Il est impératif que, dans ce cadre, soient promus les éco-gestes et la responsabilisation des comportements individuels. Les campagnes de communication locales et nationales ne suffisant pas à endiguer ce phénomène destructeur, il est urgent de traiter le problème à la source, c'est-à-dire en prônant l'arrêt des rejets en mer de centaines de milliers de tonnes de déchets.
La solution la plus efficace, la plus simple et la moins coûteuse serait la mise en place de collecteurs flottants de déchets domestiques dans les zones de mouillage et les réserves naturelles marines. Déjà utilisés par certaines collectivités et personnes morales en charge de la collecte des déchets, ces collecteurs ont démontré leur efficacité en permettant la récupération massive de milliers de tonnes de détritus.
Monsieur le secrétaire d'État, ma question est donc la suivante : dans le cadre des normes prochainement édictées, le Gouvernement envisage-t-il de généraliser l'implantation de tels collecteurs flottants ? En effet, la mer n'est pas une poubelle !
M. le président. La parole est à M. le secrétaire d'État.

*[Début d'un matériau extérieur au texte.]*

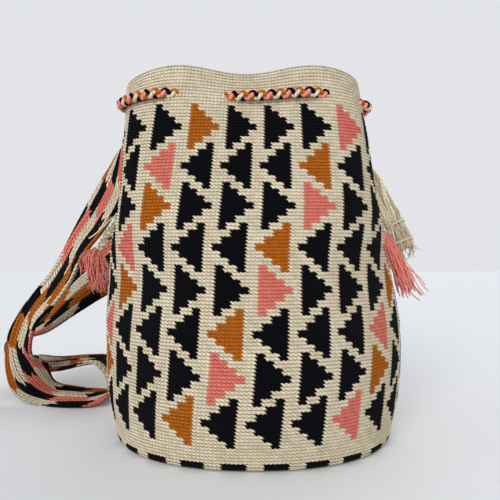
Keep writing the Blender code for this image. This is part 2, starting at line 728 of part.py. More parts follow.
def main():
    clear_scene()
    parts = new_collection("mochila_bag")
    guides = new_collection("guides")
    bag = finish("bag_body", bag_mesh(), CREAM, parts)
    _, room = add_drawstring(parts, guides)
    combine(bag, room, "DIFFERENCE")
    add_strap(parts)
    add_seam_yarn(parts)
    add_left_tassel(parts)
    add_right_tassel(parts)
    for made in parts.objects:
        if made.type == "MESH":
            made.data.shade_smooth()


main()
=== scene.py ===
import functools
import json
import math

import bpy
import numpy as np
from mathutils import Vector
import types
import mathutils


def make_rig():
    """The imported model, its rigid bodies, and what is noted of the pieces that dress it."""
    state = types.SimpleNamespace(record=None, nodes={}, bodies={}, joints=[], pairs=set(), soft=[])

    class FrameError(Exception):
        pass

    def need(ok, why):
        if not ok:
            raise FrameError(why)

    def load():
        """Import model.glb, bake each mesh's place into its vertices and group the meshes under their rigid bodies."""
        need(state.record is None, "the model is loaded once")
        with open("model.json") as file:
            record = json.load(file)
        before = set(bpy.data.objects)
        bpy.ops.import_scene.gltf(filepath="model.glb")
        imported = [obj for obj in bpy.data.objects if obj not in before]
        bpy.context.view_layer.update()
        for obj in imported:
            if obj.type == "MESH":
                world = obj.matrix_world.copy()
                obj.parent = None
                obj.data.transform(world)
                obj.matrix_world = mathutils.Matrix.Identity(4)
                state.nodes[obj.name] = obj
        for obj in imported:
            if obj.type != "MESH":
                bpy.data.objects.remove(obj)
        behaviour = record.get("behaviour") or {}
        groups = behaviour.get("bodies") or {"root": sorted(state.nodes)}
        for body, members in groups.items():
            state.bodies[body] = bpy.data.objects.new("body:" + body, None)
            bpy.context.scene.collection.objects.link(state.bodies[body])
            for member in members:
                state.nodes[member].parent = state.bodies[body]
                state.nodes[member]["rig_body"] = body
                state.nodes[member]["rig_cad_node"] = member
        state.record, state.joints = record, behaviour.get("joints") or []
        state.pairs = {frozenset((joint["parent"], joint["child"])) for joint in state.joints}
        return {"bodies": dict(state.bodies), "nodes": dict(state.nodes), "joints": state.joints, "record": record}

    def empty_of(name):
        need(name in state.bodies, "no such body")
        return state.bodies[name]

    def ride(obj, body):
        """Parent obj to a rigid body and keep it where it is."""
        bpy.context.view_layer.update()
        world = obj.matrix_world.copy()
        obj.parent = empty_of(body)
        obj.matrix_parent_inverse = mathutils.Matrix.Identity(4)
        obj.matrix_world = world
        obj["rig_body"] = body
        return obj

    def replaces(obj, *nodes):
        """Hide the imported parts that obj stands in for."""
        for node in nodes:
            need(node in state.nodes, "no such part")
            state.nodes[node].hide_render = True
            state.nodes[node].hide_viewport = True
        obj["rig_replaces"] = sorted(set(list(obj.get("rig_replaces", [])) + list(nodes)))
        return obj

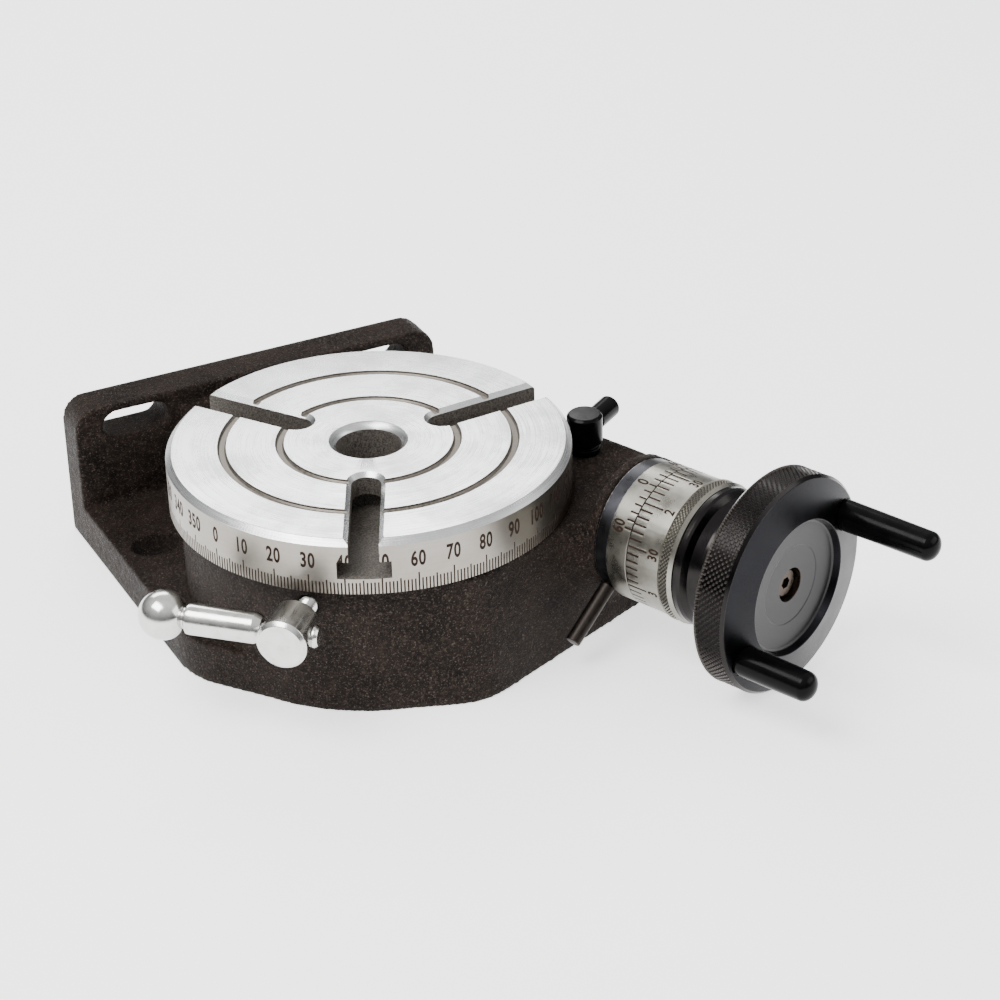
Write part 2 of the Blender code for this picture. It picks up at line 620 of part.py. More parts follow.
def make_handwheel(worm_axis, mats):
    r = HANDWHEEL_R
    c = 0.9 * MM
    face, back = WHEEL_FACE_T, WHEEL_BACK_T
    profile = [(4.7 * MM, face - 0.6 * MM), (18.1 * MM, face), (18.9 * MM, face + WHEEL_CROWN),
               (r - c, face), (r, face - c), (r, back + c), (r - c, back), (25 * MM, back),
               (23.5 * MM, back + 2.5 * MM), (17.5 * MM, back + 2.5 * MM), (16.8 * MM, 95 * MM),
               (18.6 * MM, 89.6 * MM), (19.3 * MM, 88.6 * MM), (19.3 * MM, HUB_T),
               (8.7 * MM, HUB_T), (8.7 * MM, 73.5 * MM), (3.7 * MM, 73.5 * MM),
               (3.7 * MM, 108.3 * MM), (4.7 * MM, 108.3 * MM)]
    wheel = turned("handwheel", profile, ROUND)
    key_way = box("key_way", (2.5 * MM, -1.2 * MM, 94.8 * MM), (5.0 * MM, 1.2 * MM, 120 * MM))
    cut(wheel, as_cutter(key_way, worm_axis))
    for index, angle in enumerate(HANDLE_ANGLES, 1):
        for name, radius, low in (("hole", 2.6 * MM, 95 * MM), ("seat", HANDLE_R + GAP, face)):
            space = as_cutter(rod(f"handle_{name}_{index}", radius, low, 120 * MM, 24), worm_axis)
            space.location = (HANDLE_PITCH_R * math.cos(angle), HANDLE_PITCH_R * math.sin(angle), 0.0)
            cut(wheel, space)
    place(wheel, worm_axis, mats["black_steel"])
    washer = tube("worm_thrust_washer", 6.6 * MM, 3.7 * MM, 72.2 * MM, 73.2 * MM)
    place(washer, worm_axis, mats["steel"])
    screw = turned("handwheel_screw", [(0.0, 110 * MM), (3.6 * MM, 110 * MM), (4.1 * MM, 109.5 * MM),
                                       (4.1 * MM, 108.4 * MM), (1.9 * MM, 108.4 * MM),
                                       (1.9 * MM, 99 * MM), (0.0, 99 * MM)])
    socket = as_cutter(rod("handwheel_screw_socket", 1.7 * MM, 108.9 * MM, 112 * MM, 6), worm_axis)
    cut(screw, socket)
    place(screw, worm_axis, mats["steel"])


def make_handles(worm_axis, mat):
    """Two straight handles with domed tips, each screwed into the handwheel by its own shank."""
    r = HANDLE_R
    root = [(r, WHEEL_FACE_T + GAP), (2.3 * MM, WHEEL_FACE_T + GAP), (2.3 * MM, 105.2 * MM),
            (0.0, 105.2 * MM)]
    for index, (angle, tip) in enumerate(zip(HANDLE_ANGLES, HANDLE_TIPS_T), 1):
        dome = [(r * math.sin(a), tip - r * 0.75 * (1 - math.cos(a)))
                for a in [math.pi / 2 * i / 5 for i in range(1, 6)]]
        handle = turned(f"handle_{index}", [(0.0, tip), *dome, *root], 24)
        handle.location = (HANDLE_PITCH_R * math.cos(angle), HANDLE_PITCH_R * math.sin(angle), 0.0)
        place(handle, worm_axis, mat)


def make_engagement_lever(sleeve_axis, worm_axis, mat):
    lever = rod("engagement_lever", 2.1 * MM, 19.3 * MM, 37.8 * MM, 20, 0.5 * MM)
    shank = as_cutter(rod("lever_shank", 1.3 * MM, 14.4 * MM, 21 * MM, 20))
    join(lever, shank)
    keep_mesh(lever)
    bpy.data.objects.remove(shank)
    station = (FLANGE_T[0] + FLANGE_T[1]) / 2
    frame = Matrix.Translation(sleeve_offset() + Vector((0, 0, station)))
    frame = frame @ Matrix.Rotation(math.radians(215), 4, 'Z') @ Matrix.Rotation(math.pi / 2, 4, 'Y')
    lever.data.transform(frame)
    place(lever, sleeve_axis, mat)


# ---------------------------------------------------------------- clamps and stops

def make_sleeve_lock(root, mats):
    """The black knob with its side handle, and the pad that it drives against the sleeve."""
    spot = (*worm_to_table(LOCK_T, LOCK_P), 0.0)
    axis = empty("sleeve_lock_axis", root, Matrix.Translation(spot))
    profile = [(0, 50.6), (4.4, 50.6), (5.0, 50.1), (5.0, 42.4), (4.3, 41.6), (3.6, 41.4),
               (3.6, 40.8), (4.3, 40.6), (4.3, 39.0), (3.2, 39.0), (3.2, 31.4), (0, 31.4)]
    knob = turned("sleeve_lock_screw", [(r * MM, z * MM) for r, z in profile], 32)
    side = empty("lock_handle_axis", axis, Matrix.Translation((0, 0, 46 * MM))
                 @ Matrix.Rotation(LOCK_HANDLE_ANGLE, 4, 'Z') @ Matrix.Rotation(math.pi / 2, 4, 'Y'))
    cut(knob, as_cutter(rod("lock_handle_hole", 1.9 * MM, 1.5 * MM, 8 * MM, 16), side))
    place(knob, axis, mats["black_plastic"])
    handle = turned("sleeve_lock_handle", [(0, 15.2 * MM), (2.6 * MM, 15.2 * MM), (3.2 * MM, 14.6 * MM),
                                           (3.2 * MM, 5.4 * MM), (1.6 * MM, 5.4 * MM),
                                           (1.6 * MM, 1.9 * MM), (0, 1.9 * MM)], 24)
    keep_mesh(handle)
    handle.data.transform(Matrix.Translation((0, 0, 46 * MM))
                          @ Matrix.Rotation(LOCK_HANDLE_ANGLE, 4, 'Z')
                          @ Matrix.Rotation(math.pi / 2, 4, 'Y'))
    place(handle, axis, mats["black_plastic"])
    pad = rod("sleeve_lock_pad", 3.2 * MM, 19.8 * MM, 31.0 * MM)
    pad.location = spot
    place(pad, root, mats["brass"])


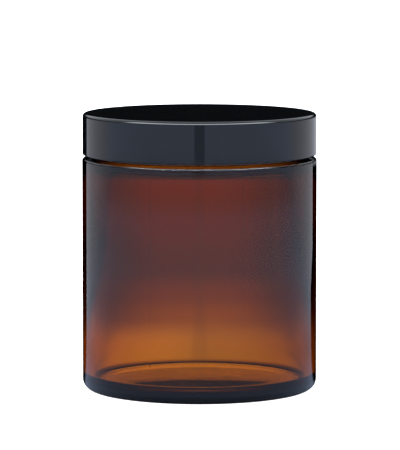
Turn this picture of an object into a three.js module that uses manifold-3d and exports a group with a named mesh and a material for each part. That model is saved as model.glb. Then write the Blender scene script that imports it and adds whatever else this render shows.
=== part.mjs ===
// A straight-sided cream jar: a thick glass jar with a threaded neck, a smooth black screw lid of
// the same outer diameter, and the two-layer sealing wad that is pressed into the lid.
//
// Millimetres, +Z up. The origin is the centre of the circle that the jar stands on. The lid is
// screwed down, with the wad resting on the rim of the neck.
import * as THREE from 'three';
import { mergeVertices } from 'three/addons/utils/BufferGeometryUtils.js';
import Module from 'manifold-3d';

const wasm = await Module();
wasm.setup();

// Whole object. Every turned surface has the same number of sides.
const JAR_RADIUS = 30;
const OVERALL_HEIGHT = 71;
const SIDES = 64;

// Glass jar, from the base up
const GLASS_WALL = 2.8;
const HEEL_RADIUS = 2.8;
const BEARING_RING_WIDTH = 3.6;
const PUSH_UP = 0.2;
const FLOOR_EDGE_Z = 2.8;
const FLOOR_CROWN = 0.6;
const FLOOR_CORNER_RADIUS = 1.8;
const SHOULDER_Z = 59.5;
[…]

M. Benoist Apparu, secrétaire d'État chargé du logement et de l'urbanisme. Monsieur le sénateur, la gestion des macro-déchets du littoral est une question complexe. Derrière ce terme générique se cachent des déchets de natures, de tailles et d'origines variées, dont 80 % proviennent de la terre.
La réduction de leur impact environnemental nécessite, par conséquent, la mise en uvre d'actions complémentaires, en matière aussi bien de prévention de la production de ces déchets, dont les différentes sources sont identifiées, que de développement de filières adéquates de collecte et de traitement.
Menée dans le cadre du Grenelle de l'environnement au sein du comité opérationnel chargé de la question des déchets, la réflexion sur les macro-déchets s'est poursuivie de décembre 2008 à mai 2009 par le biais d'un groupe de travail spécifique, dont les travaux ont abouti à la rédaction d'un plan de réduction et de gestion des macro-déchets flottants, repris dans l'engagement 67 du Grenelle de la mer.
Les mesures retenues, qu'elles soient de nature législative ou réglementaire, portent à la fois sur la sensibilisation du grand public, la recherche et l'innovation, notamment en matière de gestion des déchets portuaires, la connaissance qualitative et quantitative des différents types de macro-déchets. Il s'agit plus particulièrement de prendre en compte dans les outils de planification les zones d'accumulation de ces déchets, pour être en mesure de les traiter.
Au-delà des aspects techniques se pose également la question du mode de financement et de la responsabilité de la prise en charge de ces déchets.
En effet, l'impossibilité de remonter jusqu'aux pollueurs et les distances importantes parcourues par les déchets obligent à développer des approches innovantes. Les travaux du groupe de travail sur les macro-déchets flottants ont permis de développer la notion de solidarité amont-aval : l'objectif est de responsabiliser les acteurs en amont dans le traitement des déchets accumulés en aval. À cette fin, l'engagement 95b du Grenelle de la mer prévoit la création d'un fonds de solidarité fondé sur le principe pollueur-payeur. Un groupe de travail chargé de la mise en uvre de cet engagement sera prochainement constitué et devrait remettre ses conclusions avant le printemps 2010.
Monsieur Tropeano, le Gouvernement encourage les gestionnaires des ports et des zones de mouillage à mettre en place des collecteurs flottants de déchets lorsque cela s'avère pertinent. Si la gestion spécifique de ces déchets est une nécessité, elle ne relève pour autant pas de la loi, pas plus, en tout cas, que l'installation des poubelles dans les rues.
M. le président. La parole est à M. Robert Tropeano.
M. Robert Tropeano. Monsieur le secrétaire d'État, je vous remercie de votre réponse. La mise en place de collecteurs flottants est une solution simple et évidente, qui, de surcroît, ne coûterait rien aux collectivités et permettrait d'apaiser le mécontentement des pêcheurs professionnels. Ces derniers se plaignent en effet avec force, leurs prises étant aux deux tiers polluées par les plastiques.
La prolifération des méduses sur nos côtes est l'une des conséquences directes de cette pollution, puisque leurs principales prédatrices, les tortues, meurent étouffées par les plastiques. Parallèlement, la faune marine fragile, notamment les dauphins, souffre d'occlusion intestinale.
En matière de dépollution de la mer, il est très important que la France, dotée du territoire maritime le plus vaste au monde, donne l'exemple.